RFM is the right place to start almost every time. It is simple, runs on data you already own, survives privacy changes, and its segments explain themselves. Respect what it is, a descriptive read of three columns of the past, and do not ask it to forecast. K-means is the natural next step when three variables stop being enough, because it works in many dimensions and finds structure instead of imposing a grid. Just go in with the four assumptions in hand: scale your features or the largest numbers win, expect round and similar-sized groups your customers may not form, know that outliers have nowhere to go, and treat the choice of k as a judgment call rather than a number the elbow plot hands you.

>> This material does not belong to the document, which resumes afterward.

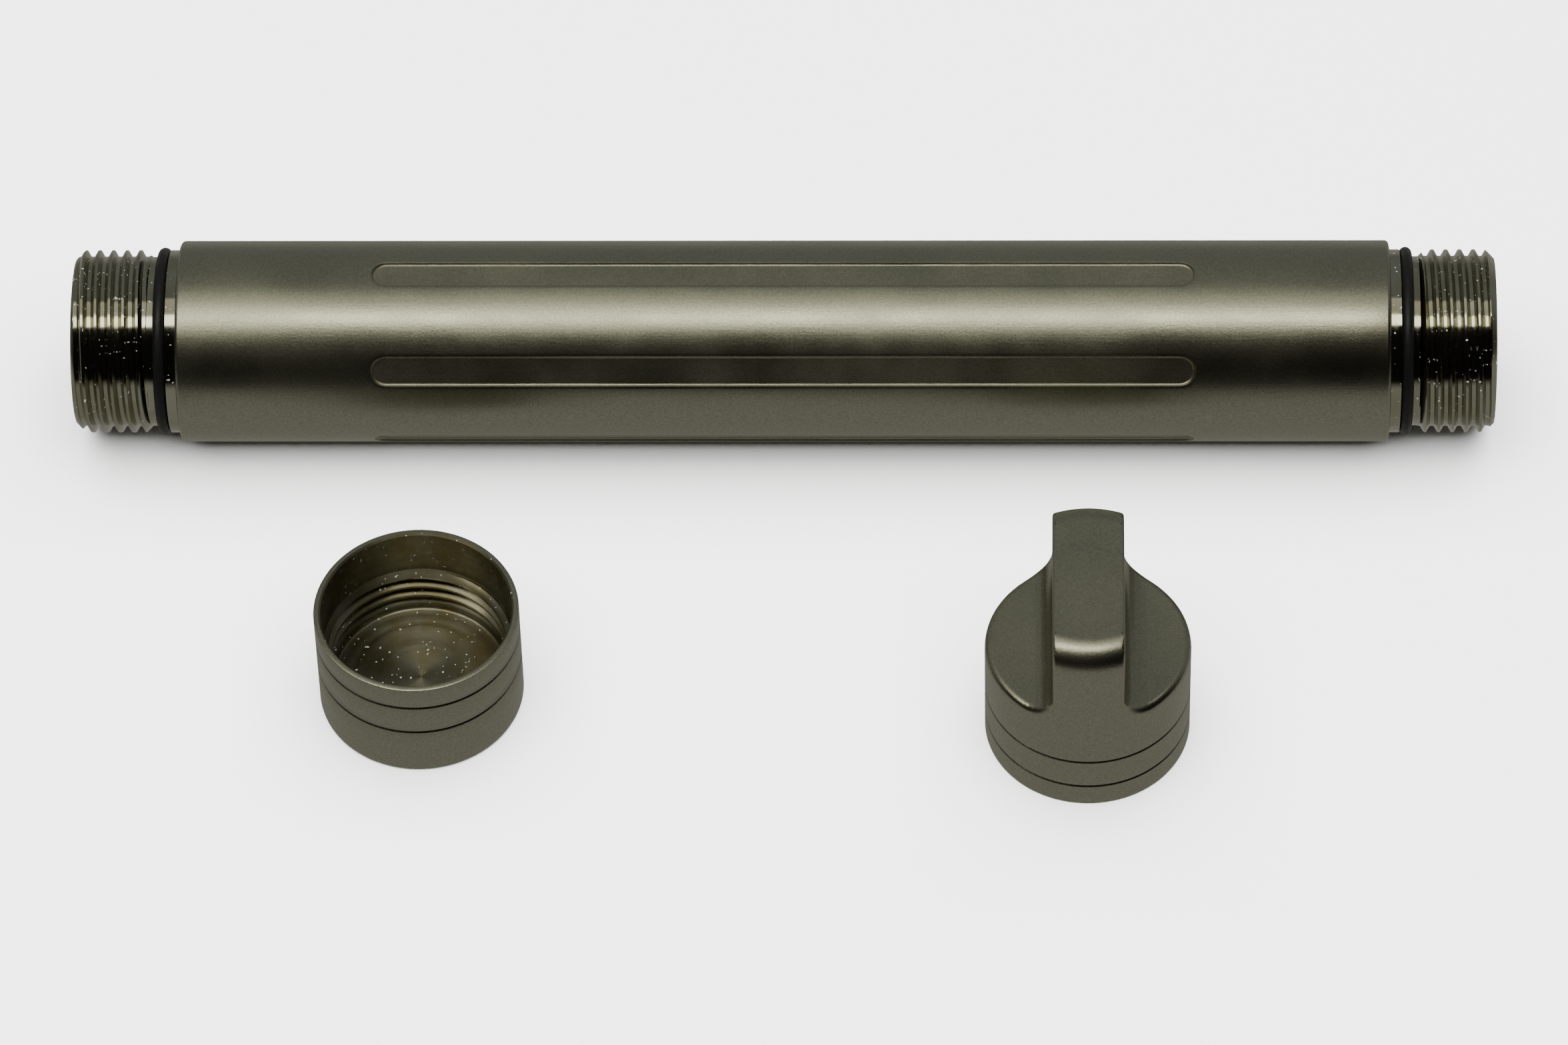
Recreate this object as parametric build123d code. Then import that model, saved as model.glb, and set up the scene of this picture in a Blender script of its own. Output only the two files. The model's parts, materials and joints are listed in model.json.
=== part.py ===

This pairs with the rest of the toolkit. Behavioral segments become far more useful when defined by predicted future value rather than past spend alone, and a segment is a starting point, not a targeting verdict: the difference between propensity, lookalike and uplift determines whether a campaign reaches the customers it can actually move. The method is never the point. A segmentation you can act on is.
Council summary
The post argues that demographic labels describe a customer but do not predict one, and that the fix is behavioral segmentation: RFM as the right first step, K-means as the next step when three variables stop being enough. Its real contribution is the unvarnished account of K-means failure modes, the four assumptions that break silently because the algorithm returns tidy clusters either way: it wants round, similar-sized groups, it is dominated by the largest-magnitude feature unless you scale, it forces outliers into a cluster, and it makes you guess k. The factual spine holds up, from the 1995 Bult and Wansbeek paper and the K-means lineage to the scikit-learn convexity caveat and Schubert's 2022 case against the elbow method. The takeaway for a decision-maker is concrete: start with RFM, move to K-means deliberately rather than by default, scale features first, and judge any segmentation by whether the team can name a segment and act on it.